# [GIVEN PROBLEM]
Copy exactly the lines from the one containing "carried(true, false) butted_edge(upper_section());" through the one containing "obj.parent = empty", both included, and nothing else.

▬▬▬▬▬▬

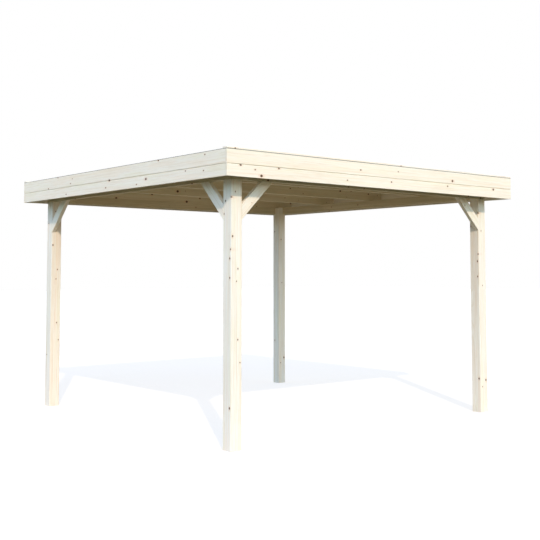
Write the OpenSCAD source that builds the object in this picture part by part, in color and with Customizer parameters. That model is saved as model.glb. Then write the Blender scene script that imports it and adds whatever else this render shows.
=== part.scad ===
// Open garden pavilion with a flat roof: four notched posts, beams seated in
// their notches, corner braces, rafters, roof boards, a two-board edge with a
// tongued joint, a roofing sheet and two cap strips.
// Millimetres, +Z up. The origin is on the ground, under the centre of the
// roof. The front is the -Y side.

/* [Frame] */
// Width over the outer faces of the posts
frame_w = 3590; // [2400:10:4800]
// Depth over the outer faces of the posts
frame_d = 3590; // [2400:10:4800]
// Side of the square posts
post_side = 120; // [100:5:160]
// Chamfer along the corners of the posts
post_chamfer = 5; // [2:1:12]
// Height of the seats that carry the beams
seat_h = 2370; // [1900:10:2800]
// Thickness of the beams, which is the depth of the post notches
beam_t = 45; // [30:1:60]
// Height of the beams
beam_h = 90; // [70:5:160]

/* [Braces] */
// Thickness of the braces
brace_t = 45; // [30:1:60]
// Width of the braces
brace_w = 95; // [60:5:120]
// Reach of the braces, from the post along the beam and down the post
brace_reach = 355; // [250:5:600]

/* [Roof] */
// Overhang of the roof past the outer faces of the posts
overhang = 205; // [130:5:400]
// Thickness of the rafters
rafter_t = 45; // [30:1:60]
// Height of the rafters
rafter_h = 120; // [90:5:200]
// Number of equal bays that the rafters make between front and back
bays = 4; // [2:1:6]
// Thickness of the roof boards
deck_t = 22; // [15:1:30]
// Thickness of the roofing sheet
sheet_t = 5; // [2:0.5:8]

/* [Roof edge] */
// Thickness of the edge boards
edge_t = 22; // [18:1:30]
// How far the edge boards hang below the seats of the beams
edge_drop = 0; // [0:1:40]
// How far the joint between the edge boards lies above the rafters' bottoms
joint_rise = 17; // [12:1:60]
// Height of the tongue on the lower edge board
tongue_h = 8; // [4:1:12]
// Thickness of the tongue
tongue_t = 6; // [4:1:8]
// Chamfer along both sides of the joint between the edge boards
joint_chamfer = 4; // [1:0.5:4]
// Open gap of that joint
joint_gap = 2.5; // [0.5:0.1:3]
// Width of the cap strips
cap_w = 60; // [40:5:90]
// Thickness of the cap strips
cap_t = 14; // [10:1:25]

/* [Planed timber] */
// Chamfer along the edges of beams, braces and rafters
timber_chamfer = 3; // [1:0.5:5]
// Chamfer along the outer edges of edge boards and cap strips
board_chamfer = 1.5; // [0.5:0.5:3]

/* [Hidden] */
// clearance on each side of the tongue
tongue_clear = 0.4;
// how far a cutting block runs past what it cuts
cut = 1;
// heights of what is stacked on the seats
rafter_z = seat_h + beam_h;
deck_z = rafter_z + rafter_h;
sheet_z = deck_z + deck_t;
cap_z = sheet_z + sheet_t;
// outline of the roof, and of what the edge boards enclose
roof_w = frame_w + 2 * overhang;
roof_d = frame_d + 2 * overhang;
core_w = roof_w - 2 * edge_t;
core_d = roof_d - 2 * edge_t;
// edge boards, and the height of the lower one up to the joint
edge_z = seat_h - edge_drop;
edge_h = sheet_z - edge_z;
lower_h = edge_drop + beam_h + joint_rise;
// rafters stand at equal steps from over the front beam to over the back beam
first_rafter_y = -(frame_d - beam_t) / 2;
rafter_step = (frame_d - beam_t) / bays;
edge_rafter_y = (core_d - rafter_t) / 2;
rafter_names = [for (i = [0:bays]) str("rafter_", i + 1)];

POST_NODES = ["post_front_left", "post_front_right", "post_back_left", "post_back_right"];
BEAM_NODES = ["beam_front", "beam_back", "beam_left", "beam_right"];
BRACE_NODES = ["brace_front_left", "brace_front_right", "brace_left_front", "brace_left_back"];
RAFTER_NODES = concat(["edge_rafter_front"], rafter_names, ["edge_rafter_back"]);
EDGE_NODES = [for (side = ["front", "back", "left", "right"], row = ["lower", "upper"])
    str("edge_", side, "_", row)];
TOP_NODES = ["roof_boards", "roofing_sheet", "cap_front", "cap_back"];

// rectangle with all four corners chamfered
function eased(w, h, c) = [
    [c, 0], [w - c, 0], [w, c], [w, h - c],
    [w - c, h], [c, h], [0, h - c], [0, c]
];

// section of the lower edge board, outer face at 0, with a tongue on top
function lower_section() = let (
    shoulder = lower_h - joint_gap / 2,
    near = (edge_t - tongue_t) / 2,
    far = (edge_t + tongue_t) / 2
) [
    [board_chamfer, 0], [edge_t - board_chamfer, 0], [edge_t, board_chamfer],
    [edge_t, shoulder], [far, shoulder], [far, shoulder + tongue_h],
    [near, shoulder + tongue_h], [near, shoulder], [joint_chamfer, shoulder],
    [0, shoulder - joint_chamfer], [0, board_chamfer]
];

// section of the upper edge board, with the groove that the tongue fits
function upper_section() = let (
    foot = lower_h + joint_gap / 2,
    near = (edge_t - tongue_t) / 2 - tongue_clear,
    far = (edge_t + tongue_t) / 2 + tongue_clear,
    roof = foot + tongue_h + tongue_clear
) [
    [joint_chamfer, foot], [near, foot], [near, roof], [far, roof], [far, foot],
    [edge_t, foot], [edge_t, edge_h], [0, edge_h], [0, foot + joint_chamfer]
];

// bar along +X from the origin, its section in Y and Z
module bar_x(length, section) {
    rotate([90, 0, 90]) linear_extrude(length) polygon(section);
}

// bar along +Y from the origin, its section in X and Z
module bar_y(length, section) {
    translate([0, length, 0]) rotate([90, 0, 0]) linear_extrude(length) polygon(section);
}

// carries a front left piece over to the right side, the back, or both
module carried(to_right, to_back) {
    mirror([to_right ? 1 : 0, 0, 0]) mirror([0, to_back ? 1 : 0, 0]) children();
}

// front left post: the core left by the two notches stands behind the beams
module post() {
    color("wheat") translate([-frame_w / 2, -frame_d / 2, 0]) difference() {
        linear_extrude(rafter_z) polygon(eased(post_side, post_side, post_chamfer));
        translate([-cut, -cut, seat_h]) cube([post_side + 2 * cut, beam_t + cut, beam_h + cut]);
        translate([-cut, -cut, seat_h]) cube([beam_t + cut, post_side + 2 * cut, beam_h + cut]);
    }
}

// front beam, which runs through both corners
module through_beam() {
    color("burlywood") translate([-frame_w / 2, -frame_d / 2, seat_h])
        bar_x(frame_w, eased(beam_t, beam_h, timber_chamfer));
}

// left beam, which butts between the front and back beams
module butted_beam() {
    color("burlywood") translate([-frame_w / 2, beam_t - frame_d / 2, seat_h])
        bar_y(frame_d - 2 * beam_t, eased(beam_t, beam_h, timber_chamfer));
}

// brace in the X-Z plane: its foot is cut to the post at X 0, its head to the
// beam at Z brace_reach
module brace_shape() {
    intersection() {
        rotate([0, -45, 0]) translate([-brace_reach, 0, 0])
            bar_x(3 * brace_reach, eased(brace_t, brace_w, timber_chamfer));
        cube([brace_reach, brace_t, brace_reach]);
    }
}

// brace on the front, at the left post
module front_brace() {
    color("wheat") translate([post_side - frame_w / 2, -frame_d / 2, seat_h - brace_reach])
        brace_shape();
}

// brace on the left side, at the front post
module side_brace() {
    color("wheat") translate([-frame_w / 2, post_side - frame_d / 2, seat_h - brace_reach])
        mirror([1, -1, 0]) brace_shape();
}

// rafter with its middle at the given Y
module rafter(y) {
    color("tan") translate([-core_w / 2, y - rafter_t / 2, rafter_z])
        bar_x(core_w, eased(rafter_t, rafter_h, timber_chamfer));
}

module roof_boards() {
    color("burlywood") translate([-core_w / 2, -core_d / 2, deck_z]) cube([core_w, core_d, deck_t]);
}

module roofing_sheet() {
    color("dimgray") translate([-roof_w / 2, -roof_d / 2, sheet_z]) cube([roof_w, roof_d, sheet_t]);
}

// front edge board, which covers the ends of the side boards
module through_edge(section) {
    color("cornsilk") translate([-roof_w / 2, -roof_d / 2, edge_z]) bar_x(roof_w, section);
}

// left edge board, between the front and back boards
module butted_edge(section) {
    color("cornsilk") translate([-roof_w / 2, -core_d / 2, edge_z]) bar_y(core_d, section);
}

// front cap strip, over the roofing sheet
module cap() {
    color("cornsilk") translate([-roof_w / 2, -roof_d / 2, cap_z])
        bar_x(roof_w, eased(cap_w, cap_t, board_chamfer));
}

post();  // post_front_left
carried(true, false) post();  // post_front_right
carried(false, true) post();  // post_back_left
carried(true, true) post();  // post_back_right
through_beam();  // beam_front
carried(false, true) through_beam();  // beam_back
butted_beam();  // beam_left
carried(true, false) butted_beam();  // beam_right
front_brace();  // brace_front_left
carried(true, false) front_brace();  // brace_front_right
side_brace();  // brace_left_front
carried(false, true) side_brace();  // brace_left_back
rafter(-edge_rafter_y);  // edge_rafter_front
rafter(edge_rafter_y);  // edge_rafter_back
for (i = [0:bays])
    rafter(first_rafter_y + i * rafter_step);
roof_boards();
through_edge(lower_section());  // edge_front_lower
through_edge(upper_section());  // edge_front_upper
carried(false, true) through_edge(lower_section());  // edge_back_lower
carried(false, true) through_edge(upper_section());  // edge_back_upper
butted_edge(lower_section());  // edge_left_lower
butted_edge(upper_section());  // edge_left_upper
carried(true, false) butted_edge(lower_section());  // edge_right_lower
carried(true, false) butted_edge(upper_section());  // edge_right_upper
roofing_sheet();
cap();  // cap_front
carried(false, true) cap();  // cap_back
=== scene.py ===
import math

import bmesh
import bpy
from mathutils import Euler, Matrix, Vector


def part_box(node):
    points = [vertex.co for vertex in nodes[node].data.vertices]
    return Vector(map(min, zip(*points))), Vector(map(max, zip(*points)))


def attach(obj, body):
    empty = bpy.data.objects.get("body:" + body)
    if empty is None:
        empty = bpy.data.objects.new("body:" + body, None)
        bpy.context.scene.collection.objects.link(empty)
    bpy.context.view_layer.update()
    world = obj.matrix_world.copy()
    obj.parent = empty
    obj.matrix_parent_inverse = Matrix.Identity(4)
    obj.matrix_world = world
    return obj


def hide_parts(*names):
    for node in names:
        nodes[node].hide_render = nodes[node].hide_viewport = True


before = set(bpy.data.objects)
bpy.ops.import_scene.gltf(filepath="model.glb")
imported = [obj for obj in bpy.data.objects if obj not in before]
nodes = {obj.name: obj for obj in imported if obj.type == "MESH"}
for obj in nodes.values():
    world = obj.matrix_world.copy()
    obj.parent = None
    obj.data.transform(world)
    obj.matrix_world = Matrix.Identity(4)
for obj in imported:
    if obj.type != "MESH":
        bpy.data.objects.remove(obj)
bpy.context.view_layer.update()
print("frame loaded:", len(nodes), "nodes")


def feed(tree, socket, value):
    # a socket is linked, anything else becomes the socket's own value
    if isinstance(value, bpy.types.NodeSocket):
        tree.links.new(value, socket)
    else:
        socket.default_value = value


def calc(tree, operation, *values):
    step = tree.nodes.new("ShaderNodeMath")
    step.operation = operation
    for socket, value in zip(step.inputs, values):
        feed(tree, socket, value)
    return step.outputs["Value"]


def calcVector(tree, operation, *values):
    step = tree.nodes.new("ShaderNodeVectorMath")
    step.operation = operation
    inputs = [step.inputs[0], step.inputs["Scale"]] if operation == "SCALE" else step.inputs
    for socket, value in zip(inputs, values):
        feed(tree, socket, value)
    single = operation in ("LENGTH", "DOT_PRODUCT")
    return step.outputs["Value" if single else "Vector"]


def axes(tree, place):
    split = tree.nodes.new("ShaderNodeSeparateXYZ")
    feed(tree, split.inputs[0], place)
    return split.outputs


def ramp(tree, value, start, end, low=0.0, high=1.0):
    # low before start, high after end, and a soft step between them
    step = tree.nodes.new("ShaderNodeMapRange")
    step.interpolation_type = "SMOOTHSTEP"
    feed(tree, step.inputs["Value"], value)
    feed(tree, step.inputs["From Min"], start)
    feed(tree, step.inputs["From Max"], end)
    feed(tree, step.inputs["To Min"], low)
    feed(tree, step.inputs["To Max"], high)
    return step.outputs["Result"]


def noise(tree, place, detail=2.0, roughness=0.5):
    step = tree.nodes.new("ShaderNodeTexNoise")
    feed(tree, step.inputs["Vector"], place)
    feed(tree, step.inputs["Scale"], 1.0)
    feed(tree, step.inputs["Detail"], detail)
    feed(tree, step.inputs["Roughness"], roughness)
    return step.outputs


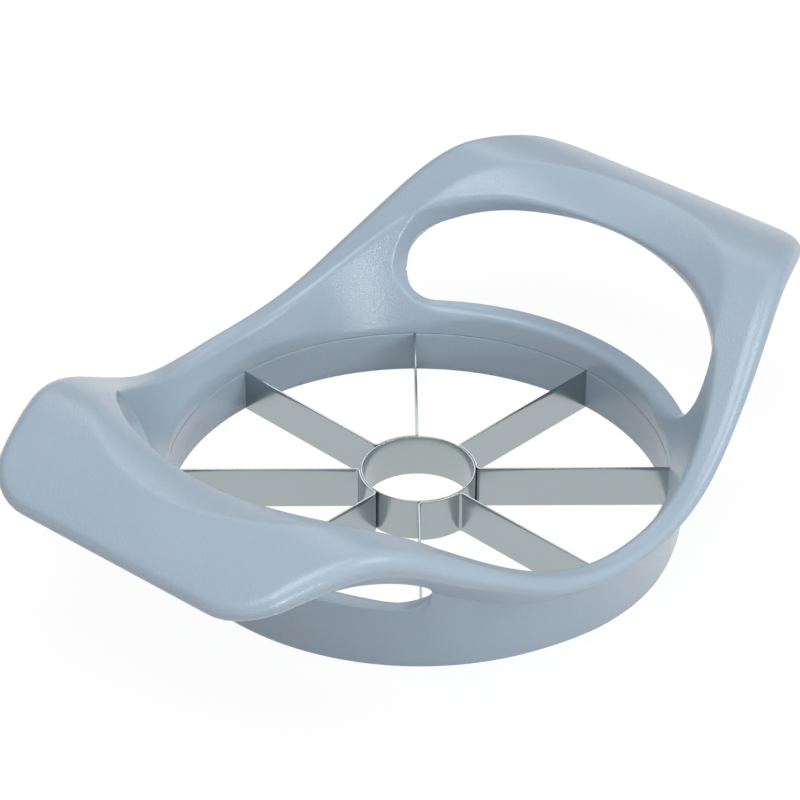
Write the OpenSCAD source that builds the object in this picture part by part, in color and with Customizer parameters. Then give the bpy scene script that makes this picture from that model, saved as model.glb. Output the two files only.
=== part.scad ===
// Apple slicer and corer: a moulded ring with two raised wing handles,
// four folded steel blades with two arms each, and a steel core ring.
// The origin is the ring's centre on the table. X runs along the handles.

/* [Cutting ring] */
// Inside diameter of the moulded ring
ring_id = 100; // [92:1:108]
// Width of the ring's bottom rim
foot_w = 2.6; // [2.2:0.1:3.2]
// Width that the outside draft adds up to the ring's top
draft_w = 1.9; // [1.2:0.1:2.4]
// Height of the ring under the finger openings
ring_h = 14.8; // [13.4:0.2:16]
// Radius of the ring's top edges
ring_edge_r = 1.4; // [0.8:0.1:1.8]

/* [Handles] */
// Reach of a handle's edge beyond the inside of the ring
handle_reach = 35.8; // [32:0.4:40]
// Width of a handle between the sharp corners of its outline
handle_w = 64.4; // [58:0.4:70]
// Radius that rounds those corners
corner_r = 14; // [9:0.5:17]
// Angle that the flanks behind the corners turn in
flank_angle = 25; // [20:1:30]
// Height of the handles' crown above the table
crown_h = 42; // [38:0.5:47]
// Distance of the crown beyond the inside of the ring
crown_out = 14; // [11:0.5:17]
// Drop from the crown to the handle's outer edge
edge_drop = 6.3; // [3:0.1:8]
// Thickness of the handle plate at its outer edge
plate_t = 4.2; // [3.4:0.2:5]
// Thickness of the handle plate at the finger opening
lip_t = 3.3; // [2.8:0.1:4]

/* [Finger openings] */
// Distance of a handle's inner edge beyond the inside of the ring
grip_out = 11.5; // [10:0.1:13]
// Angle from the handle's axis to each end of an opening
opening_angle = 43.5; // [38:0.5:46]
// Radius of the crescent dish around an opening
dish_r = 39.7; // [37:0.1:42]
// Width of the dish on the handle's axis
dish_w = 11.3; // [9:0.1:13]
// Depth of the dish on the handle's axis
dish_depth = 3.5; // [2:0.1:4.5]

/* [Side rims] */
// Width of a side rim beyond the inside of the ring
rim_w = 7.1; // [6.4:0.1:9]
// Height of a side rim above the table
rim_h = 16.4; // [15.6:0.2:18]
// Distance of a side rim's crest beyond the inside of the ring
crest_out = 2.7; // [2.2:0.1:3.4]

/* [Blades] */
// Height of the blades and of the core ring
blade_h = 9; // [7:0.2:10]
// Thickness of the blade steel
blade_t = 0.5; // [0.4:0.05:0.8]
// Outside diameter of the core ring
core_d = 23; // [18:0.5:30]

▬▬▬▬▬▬

# [RESPONSE TO THIS EXERCISE]
carried(true, false) butted_edge(upper_section());  // edge_right_upper
roofing_sheet();
cap();  // cap_front
carried(false, true) cap();  // cap_back
=== scene.py ===
import math

import bmesh
import bpy
from mathutils import Euler, Matrix, Vector


def part_box(node):
    points = [vertex.co for vertex in nodes[node].data.vertices]
    return Vector(map(min, zip(*points))), Vector(map(max, zip(*points)))


def attach(obj, body):
    empty = bpy.data.objects.get("body:" + body)
    if empty is None:
        empty = bpy.data.objects.new("body:" + body, None)
        bpy.context.scene.collection.objects.link(empty)
    bpy.context.view_layer.update()
    world = obj.matrix_world.copy()
    obj.parent = empty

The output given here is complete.